» Directions
Repeat every line, exactly, from the very first through the one where "train and motor" appears. Add nothing else.

» Given information
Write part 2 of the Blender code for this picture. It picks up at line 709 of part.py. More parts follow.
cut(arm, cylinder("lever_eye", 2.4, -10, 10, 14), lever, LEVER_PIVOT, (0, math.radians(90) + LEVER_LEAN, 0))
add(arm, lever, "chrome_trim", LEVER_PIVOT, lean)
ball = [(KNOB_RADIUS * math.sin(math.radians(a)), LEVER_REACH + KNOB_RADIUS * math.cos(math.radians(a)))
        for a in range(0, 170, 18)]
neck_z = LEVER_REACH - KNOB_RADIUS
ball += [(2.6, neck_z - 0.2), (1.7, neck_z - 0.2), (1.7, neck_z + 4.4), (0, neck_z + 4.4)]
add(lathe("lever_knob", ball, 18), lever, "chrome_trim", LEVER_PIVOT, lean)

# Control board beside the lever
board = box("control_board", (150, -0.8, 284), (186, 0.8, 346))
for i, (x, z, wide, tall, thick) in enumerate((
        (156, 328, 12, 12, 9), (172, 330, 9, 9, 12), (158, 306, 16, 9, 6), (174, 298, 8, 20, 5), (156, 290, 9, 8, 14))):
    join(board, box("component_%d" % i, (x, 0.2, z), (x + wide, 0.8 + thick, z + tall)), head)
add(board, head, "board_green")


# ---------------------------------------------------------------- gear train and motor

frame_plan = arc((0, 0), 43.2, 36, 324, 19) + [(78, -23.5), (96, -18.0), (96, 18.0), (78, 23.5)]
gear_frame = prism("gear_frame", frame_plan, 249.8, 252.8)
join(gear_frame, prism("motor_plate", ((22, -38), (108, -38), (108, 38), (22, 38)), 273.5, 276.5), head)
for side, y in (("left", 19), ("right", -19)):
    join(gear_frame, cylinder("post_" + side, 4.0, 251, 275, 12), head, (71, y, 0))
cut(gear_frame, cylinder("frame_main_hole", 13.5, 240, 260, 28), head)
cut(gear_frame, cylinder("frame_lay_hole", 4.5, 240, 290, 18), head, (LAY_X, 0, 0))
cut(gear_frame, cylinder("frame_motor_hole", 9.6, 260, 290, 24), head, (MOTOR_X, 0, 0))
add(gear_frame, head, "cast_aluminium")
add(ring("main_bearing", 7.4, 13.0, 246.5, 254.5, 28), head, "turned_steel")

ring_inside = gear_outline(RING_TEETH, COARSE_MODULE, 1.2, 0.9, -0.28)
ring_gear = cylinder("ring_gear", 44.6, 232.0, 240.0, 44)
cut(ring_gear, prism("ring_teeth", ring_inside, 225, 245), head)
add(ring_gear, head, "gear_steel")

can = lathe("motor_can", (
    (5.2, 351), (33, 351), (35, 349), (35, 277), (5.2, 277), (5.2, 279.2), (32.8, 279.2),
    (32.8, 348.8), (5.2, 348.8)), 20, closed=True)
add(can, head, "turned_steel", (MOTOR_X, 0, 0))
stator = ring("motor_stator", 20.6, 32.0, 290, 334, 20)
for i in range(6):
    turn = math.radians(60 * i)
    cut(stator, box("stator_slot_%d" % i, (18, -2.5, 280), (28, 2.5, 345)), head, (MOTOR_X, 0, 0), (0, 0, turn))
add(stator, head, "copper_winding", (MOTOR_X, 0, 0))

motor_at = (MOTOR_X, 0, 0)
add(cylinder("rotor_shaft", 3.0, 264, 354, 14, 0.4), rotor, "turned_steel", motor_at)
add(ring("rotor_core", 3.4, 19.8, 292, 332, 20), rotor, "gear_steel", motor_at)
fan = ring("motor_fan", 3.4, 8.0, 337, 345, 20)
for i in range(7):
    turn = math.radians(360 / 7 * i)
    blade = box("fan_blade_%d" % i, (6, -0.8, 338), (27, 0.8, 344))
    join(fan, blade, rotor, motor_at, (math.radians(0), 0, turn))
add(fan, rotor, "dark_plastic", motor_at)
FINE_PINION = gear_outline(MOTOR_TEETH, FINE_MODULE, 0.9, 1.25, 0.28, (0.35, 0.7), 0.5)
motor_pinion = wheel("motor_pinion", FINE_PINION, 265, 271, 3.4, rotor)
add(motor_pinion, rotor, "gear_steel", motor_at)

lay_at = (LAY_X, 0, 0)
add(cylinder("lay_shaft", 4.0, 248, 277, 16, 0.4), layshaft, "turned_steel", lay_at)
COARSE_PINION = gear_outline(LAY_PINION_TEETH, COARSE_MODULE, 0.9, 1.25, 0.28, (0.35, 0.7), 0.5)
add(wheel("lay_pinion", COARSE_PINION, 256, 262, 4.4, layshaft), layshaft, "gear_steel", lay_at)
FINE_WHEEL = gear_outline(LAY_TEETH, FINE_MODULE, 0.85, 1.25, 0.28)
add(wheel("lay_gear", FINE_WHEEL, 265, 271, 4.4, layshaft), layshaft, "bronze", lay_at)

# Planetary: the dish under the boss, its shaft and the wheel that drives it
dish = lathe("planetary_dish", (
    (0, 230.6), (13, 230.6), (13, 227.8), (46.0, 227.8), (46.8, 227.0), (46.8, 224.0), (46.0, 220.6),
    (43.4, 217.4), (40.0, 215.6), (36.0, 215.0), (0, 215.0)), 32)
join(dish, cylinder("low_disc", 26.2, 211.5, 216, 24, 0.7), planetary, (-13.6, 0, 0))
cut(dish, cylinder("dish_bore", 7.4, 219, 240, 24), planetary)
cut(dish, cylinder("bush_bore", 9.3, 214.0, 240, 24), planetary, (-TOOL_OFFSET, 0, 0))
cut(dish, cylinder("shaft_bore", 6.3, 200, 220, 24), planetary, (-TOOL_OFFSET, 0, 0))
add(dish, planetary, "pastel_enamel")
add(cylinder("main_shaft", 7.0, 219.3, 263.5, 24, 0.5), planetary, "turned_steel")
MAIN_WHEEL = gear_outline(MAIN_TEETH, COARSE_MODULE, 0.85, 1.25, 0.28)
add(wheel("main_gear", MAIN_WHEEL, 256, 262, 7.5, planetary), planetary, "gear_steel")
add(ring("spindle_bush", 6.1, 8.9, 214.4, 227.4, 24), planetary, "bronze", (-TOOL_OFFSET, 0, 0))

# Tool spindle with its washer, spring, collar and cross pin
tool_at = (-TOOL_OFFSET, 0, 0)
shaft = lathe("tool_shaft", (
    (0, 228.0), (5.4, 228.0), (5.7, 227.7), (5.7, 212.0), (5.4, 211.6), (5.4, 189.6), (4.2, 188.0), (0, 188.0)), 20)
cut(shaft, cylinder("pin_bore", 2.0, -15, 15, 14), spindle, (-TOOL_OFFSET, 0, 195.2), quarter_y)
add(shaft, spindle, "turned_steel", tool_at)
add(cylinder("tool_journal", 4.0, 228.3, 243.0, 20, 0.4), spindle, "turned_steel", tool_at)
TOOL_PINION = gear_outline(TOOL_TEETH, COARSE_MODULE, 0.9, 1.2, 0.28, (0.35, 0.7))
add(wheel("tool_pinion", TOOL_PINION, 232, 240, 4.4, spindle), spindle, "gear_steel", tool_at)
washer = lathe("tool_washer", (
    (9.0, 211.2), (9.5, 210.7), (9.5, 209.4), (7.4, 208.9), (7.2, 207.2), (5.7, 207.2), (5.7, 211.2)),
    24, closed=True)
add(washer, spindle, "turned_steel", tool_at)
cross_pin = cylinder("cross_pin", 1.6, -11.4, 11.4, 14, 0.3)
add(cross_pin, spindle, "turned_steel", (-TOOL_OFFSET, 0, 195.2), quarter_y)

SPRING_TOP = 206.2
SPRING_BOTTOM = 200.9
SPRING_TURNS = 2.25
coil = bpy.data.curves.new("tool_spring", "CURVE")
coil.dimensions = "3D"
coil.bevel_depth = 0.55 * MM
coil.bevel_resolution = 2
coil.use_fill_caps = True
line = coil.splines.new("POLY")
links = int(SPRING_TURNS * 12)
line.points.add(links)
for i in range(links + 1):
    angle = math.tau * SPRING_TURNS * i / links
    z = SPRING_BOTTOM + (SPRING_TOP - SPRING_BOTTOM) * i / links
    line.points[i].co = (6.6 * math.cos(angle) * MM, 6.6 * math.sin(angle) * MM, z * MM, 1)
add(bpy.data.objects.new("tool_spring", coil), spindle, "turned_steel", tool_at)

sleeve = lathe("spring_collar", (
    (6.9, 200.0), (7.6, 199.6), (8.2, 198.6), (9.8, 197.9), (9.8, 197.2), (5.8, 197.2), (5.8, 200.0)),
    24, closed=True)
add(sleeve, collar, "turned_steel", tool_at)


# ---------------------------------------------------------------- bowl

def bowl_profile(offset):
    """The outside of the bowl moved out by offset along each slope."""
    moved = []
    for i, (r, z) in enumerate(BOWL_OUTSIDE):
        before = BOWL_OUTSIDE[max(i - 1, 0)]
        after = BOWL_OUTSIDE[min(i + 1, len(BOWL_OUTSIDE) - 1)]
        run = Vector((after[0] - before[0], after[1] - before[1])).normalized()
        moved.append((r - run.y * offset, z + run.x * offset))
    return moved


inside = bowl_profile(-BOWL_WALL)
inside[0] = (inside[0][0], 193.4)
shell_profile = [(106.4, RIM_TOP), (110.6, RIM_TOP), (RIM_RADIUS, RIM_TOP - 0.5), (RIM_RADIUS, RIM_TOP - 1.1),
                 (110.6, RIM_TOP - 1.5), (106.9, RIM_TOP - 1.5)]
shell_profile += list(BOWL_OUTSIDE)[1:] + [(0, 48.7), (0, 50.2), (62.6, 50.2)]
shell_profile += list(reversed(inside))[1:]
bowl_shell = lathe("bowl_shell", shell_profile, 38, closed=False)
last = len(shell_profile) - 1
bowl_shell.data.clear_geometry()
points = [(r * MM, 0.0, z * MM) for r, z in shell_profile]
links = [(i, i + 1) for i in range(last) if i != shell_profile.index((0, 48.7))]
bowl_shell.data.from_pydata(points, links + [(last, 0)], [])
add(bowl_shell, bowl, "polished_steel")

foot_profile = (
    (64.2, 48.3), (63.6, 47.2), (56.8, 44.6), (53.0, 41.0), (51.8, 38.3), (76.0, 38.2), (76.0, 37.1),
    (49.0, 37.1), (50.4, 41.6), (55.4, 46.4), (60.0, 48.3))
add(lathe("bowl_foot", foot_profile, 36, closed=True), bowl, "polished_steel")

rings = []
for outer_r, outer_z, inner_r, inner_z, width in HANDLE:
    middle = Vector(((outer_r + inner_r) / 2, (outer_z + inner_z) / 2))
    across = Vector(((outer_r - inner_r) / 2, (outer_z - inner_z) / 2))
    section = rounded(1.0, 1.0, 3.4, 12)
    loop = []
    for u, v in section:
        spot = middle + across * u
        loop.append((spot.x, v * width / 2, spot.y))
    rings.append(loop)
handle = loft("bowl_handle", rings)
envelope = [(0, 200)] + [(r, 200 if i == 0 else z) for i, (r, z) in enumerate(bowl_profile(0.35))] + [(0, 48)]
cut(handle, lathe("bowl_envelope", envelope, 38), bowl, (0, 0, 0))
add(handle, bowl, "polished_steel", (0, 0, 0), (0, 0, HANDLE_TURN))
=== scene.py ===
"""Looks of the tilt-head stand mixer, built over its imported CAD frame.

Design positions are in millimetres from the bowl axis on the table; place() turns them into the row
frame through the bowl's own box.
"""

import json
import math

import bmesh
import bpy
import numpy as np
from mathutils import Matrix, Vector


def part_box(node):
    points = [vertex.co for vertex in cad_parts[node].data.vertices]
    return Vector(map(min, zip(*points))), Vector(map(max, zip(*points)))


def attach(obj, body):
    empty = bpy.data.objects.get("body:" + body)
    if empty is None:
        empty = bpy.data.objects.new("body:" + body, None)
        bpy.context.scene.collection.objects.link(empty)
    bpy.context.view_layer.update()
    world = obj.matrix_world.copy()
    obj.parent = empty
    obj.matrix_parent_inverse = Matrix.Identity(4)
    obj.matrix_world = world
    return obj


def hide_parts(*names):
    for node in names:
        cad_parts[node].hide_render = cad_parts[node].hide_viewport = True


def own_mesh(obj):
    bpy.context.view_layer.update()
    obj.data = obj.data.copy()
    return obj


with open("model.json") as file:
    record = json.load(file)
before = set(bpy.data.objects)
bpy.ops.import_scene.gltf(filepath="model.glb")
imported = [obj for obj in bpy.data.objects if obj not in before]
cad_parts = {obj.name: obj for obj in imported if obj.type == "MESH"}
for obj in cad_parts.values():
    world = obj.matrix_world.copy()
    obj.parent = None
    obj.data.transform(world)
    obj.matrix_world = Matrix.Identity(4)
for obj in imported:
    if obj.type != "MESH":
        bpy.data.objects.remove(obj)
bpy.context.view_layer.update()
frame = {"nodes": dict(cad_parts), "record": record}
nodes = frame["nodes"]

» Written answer
Write part 2 of the Blender code for this picture. It picks up at line 709 of part.py. More parts follow.
cut(arm, cylinder("lever_eye", 2.4, -10, 10, 14), lever, LEVER_PIVOT, (0, math.radians(90) + LEVER_LEAN, 0))
add(arm, lever, "chrome_trim", LEVER_PIVOT, lean)
ball = [(KNOB_RADIUS * math.sin(math.radians(a)), LEVER_REACH + KNOB_RADIUS * math.cos(math.radians(a)))
        for a in range(0, 170, 18)]
neck_z = LEVER_REACH - KNOB_RADIUS
ball += [(2.6, neck_z - 0.2), (1.7, neck_z - 0.2), (1.7, neck_z + 4.4), (0, neck_z + 4.4)]
add(lathe("lever_knob", ball, 18), lever, "chrome_trim", LEVER_PIVOT, lean)

# Control board beside the lever
board = box("control_board", (150, -0.8, 284), (186, 0.8, 346))
for i, (x, z, wide, tall, thick) in enumerate((
        (156, 328, 12, 12, 9), (172, 330, 9, 9, 12), (158, 306, 16, 9, 6), (174, 298, 8, 20, 5), (156, 290, 9, 8, 14))):
    join(board, box("component_%d" % i, (x, 0.2, z), (x + wide, 0.8 + thick, z + tall)), head)
add(board, head, "board_green")


# ---------------------------------------------------------------- gear train and motor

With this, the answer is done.